Material provided:
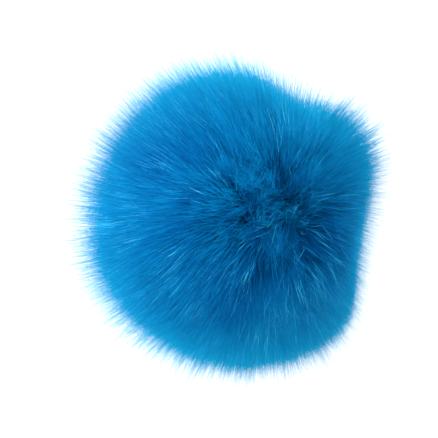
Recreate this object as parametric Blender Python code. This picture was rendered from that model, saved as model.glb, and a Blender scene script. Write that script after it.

* * *

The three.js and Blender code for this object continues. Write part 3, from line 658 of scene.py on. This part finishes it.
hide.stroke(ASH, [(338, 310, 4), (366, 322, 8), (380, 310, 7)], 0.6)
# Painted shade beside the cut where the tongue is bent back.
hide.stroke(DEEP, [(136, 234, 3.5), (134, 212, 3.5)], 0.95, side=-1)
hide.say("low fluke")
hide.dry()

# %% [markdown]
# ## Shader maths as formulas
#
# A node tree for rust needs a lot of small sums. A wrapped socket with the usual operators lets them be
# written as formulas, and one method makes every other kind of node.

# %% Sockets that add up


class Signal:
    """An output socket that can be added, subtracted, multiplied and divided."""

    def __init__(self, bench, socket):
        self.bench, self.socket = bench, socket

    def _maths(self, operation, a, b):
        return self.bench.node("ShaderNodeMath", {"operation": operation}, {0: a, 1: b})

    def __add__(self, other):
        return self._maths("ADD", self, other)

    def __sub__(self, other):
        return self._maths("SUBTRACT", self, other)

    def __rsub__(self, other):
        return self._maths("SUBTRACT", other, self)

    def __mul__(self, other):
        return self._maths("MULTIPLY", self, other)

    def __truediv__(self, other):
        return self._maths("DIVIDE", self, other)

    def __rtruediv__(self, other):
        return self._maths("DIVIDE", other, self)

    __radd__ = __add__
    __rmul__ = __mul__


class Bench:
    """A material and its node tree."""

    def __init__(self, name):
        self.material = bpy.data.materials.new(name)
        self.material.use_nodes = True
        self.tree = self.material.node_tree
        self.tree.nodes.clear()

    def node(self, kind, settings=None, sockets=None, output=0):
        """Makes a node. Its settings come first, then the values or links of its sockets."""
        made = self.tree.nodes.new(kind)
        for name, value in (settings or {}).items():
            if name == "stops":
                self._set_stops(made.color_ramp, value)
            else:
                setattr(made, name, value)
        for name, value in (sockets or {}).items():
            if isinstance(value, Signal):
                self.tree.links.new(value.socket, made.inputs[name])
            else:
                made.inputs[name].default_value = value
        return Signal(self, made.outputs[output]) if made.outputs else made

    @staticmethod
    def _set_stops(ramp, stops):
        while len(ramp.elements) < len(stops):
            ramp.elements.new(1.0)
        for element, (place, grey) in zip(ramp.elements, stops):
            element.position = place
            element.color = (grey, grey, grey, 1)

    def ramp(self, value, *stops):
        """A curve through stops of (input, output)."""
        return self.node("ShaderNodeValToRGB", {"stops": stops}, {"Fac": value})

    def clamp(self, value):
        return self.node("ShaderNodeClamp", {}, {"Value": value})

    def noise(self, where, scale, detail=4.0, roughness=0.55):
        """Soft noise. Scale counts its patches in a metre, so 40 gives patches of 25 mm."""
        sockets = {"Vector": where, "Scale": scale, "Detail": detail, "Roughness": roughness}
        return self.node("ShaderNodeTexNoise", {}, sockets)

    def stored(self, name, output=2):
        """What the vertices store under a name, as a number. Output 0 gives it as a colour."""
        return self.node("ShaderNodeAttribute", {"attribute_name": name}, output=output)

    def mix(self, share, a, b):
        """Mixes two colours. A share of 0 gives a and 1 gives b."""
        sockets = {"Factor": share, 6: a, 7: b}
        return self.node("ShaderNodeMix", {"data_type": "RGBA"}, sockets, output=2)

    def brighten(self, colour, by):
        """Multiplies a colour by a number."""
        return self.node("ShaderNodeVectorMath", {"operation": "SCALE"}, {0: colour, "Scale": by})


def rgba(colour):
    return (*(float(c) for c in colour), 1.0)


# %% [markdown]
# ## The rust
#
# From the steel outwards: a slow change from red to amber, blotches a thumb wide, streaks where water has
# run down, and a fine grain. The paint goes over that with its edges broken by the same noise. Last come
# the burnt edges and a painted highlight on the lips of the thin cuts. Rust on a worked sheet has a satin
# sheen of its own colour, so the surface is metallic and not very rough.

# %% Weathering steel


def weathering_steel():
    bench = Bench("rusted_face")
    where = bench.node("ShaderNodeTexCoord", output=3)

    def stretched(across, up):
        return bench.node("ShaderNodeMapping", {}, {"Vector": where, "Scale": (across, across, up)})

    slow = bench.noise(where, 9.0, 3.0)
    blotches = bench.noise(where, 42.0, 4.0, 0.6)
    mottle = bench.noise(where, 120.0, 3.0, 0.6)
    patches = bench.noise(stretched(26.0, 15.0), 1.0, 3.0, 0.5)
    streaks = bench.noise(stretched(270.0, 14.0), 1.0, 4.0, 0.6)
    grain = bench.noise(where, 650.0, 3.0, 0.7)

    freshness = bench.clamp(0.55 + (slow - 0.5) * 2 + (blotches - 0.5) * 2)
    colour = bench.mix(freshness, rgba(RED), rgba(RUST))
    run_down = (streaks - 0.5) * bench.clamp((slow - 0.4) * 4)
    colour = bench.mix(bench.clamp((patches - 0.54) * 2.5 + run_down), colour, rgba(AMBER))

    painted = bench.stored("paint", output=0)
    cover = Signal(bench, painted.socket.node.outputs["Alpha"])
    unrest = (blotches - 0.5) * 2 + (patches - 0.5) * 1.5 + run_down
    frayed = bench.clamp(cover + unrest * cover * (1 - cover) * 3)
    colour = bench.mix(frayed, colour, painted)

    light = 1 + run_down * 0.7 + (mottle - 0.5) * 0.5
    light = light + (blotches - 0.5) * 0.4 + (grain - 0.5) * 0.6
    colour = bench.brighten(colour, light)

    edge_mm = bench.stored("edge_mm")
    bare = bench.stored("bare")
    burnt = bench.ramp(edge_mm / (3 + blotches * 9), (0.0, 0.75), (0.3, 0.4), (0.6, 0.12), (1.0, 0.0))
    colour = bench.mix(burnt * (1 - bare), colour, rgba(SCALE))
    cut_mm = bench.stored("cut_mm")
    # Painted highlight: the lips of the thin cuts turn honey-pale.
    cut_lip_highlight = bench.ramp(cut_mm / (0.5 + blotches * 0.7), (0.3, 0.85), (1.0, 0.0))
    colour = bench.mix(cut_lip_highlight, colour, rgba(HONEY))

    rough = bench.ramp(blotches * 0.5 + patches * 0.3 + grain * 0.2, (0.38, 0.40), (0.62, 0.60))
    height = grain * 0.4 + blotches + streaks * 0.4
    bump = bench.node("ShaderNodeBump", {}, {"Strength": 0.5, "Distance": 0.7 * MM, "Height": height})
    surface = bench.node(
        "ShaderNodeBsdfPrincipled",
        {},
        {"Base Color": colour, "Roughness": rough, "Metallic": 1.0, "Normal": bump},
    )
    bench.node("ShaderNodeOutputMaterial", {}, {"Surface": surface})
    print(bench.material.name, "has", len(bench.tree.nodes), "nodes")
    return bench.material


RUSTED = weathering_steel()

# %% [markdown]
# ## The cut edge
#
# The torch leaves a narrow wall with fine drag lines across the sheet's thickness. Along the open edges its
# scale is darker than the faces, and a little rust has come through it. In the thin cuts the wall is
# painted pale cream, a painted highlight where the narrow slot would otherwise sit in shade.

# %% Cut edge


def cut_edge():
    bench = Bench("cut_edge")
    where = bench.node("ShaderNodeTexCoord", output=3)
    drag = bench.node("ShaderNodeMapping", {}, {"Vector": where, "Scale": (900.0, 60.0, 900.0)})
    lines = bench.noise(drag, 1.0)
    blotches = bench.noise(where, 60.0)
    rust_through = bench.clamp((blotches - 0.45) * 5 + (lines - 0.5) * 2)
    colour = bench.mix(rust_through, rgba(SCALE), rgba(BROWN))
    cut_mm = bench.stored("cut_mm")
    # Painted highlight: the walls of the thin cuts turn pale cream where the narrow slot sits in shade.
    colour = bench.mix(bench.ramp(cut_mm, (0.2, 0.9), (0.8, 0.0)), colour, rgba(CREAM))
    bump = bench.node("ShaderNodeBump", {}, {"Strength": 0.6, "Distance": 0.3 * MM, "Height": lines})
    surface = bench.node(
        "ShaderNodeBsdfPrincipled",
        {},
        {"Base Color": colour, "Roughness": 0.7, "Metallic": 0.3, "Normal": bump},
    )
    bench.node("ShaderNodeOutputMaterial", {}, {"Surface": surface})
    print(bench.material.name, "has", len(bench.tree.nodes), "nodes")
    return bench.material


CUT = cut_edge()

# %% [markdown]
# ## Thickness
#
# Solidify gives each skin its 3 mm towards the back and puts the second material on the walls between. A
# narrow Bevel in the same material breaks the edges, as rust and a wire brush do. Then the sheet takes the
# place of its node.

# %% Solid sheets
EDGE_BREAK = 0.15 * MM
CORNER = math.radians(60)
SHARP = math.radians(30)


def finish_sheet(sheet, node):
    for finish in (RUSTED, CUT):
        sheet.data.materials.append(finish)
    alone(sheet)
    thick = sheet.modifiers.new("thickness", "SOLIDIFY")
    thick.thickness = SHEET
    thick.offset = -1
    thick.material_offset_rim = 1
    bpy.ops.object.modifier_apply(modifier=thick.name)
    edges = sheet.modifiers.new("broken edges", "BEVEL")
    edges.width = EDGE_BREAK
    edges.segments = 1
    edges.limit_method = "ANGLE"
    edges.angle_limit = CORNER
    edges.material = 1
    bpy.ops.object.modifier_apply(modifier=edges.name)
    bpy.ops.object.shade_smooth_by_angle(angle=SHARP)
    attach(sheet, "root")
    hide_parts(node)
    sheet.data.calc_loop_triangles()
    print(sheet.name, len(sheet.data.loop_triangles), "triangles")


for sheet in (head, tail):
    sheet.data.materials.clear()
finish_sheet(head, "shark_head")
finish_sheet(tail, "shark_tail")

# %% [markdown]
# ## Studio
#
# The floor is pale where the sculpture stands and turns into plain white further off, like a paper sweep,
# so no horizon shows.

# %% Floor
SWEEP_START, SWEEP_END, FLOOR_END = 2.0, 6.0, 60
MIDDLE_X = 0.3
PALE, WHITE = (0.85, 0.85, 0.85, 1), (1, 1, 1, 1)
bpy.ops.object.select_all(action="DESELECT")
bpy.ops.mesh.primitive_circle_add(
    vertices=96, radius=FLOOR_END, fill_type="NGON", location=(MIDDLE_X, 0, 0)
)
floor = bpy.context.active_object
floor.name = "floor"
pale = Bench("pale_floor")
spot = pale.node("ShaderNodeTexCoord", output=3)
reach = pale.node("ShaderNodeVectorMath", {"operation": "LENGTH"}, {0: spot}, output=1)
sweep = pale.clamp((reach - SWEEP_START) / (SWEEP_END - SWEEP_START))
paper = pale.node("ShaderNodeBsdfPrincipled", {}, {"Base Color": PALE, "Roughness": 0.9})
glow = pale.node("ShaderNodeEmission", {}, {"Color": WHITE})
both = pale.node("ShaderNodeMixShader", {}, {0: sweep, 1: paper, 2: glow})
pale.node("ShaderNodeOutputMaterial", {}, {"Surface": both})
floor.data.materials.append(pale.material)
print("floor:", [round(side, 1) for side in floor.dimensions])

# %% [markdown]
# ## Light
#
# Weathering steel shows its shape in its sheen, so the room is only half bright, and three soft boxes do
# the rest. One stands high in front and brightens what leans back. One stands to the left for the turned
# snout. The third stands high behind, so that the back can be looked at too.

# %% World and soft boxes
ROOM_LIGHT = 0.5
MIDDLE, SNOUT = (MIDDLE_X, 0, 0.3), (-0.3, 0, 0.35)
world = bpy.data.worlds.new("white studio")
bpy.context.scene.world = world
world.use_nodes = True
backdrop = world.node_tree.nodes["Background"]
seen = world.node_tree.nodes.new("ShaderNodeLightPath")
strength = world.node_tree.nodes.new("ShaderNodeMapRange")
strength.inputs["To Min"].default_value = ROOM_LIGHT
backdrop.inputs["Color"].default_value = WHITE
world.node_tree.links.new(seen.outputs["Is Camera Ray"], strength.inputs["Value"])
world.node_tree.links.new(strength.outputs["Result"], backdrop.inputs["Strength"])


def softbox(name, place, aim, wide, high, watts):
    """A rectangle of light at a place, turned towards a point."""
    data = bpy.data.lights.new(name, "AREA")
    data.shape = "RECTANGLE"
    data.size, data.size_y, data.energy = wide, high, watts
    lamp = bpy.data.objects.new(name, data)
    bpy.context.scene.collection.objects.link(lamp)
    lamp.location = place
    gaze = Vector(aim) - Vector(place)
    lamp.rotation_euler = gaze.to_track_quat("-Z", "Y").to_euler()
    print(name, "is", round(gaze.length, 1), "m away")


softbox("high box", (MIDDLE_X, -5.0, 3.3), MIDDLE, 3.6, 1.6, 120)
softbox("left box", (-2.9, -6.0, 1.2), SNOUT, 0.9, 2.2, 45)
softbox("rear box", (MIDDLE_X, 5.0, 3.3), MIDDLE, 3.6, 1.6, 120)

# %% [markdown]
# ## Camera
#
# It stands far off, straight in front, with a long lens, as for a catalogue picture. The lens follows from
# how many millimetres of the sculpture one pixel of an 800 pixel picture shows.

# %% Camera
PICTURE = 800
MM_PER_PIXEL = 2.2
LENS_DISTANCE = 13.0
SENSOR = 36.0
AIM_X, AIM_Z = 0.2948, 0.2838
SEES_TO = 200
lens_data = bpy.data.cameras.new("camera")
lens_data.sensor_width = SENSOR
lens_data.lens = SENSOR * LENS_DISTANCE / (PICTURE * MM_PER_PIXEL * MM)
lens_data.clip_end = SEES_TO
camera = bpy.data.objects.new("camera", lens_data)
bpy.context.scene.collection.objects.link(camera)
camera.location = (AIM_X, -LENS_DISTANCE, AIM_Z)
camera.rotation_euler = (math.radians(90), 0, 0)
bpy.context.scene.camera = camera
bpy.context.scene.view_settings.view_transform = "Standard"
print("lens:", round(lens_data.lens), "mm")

What is needed:
Whenever "This" turns up in a line, pick that line out.

Written response:
Recreate this object as parametric Blender Python code. This picture was rendered from that model, saved as model.glb, and a Blender scene script. Write that script after it.
The three.js and Blender code for this object continues. Write part 3, from line 658 of scene.py on. This part finishes it.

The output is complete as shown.